* [Work to do]: Exactly reproduce the lines from the top of the entries below through the line containing "is the axle.", with both ends included.

* [Exercise data]:
_ _ _
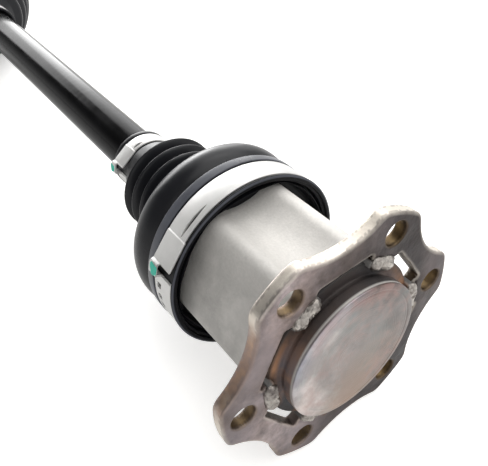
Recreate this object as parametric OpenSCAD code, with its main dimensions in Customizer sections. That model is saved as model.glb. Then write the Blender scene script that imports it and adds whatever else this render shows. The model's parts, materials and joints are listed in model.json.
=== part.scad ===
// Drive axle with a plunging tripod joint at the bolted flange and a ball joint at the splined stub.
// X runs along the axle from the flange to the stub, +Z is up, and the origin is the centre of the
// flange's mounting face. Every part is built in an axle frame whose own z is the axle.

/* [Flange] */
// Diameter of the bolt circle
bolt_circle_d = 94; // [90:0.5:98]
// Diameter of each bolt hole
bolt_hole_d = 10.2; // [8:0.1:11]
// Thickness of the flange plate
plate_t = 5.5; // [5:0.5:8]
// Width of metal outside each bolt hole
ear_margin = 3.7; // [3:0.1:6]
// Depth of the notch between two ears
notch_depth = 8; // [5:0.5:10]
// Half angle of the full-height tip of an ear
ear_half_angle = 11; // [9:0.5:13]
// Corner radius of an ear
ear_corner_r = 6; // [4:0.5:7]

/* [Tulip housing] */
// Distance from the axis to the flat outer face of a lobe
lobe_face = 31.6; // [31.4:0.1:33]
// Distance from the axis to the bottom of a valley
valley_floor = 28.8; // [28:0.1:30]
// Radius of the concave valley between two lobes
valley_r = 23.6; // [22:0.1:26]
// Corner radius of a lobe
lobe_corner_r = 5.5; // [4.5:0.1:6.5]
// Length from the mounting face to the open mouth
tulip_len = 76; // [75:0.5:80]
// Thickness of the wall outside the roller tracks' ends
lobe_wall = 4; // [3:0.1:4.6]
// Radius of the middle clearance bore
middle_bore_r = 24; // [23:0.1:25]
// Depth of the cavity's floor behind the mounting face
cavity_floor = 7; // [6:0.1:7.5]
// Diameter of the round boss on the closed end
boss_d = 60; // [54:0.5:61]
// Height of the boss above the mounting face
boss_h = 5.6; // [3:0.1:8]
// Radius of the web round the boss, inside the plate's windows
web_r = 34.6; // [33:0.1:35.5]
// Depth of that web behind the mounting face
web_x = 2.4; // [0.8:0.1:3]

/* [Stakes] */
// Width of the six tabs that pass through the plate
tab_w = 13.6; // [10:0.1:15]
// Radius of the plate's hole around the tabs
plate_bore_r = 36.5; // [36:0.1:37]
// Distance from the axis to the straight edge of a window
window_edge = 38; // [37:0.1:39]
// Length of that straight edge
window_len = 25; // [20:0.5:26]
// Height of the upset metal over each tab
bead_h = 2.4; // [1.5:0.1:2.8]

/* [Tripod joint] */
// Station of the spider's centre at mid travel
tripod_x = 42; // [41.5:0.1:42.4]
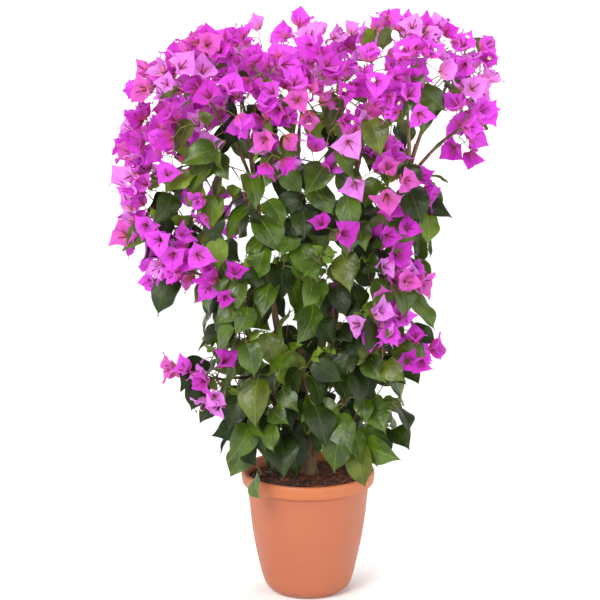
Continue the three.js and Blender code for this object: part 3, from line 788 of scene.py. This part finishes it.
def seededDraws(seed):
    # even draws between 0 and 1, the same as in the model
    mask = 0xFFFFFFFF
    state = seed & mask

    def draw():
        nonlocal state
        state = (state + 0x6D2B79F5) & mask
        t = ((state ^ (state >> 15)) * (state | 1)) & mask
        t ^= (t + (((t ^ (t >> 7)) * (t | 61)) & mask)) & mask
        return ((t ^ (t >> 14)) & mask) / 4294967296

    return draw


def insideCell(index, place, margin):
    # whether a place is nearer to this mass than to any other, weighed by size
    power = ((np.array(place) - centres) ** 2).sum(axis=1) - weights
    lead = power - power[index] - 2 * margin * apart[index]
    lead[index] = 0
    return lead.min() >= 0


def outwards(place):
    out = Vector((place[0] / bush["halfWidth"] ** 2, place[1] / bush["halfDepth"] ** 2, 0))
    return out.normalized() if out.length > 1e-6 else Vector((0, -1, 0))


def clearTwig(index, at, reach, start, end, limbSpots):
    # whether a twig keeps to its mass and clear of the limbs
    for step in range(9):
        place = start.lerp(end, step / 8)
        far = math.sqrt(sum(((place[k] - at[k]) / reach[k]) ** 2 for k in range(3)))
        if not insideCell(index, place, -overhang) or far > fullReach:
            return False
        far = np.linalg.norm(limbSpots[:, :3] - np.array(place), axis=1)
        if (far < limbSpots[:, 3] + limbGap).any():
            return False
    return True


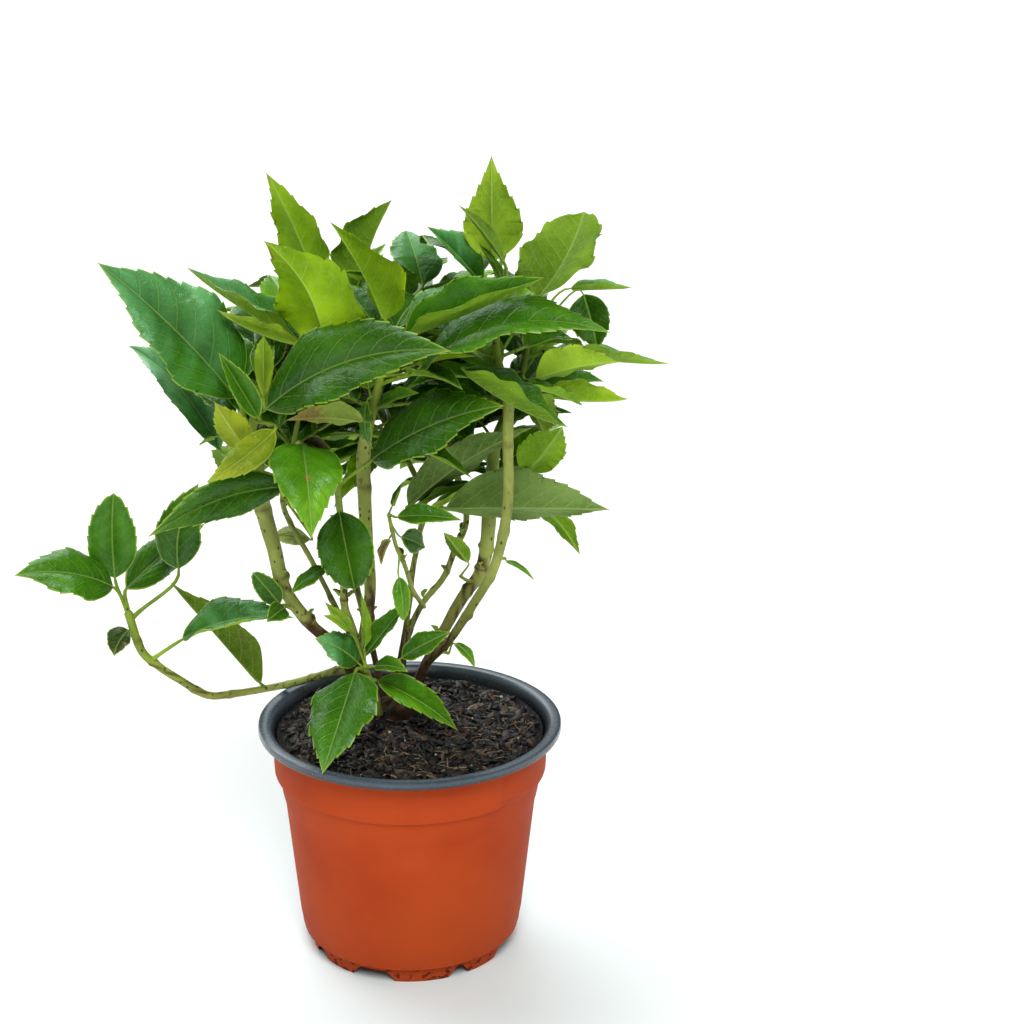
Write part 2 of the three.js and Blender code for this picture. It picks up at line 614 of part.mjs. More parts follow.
_ _ _
* [Output of the task]:
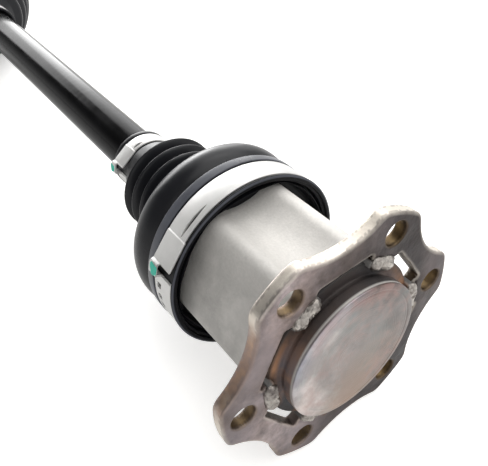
Recreate this object as parametric OpenSCAD code, with its main dimensions in Customizer sections. That model is saved as model.glb. Then write the Blender scene script that imports it and adds whatever else this render shows. The model's parts, materials and joints are listed in model.json.
=== part.scad ===
// Drive axle with a plunging tripod joint at the bolted flange and a ball joint at the splined stub.
// X runs along the axle from the flange to the stub, +Z is up, and the origin is the centre of the
// flange's mounting face. Every part is built in an axle frame whose own z is the axle.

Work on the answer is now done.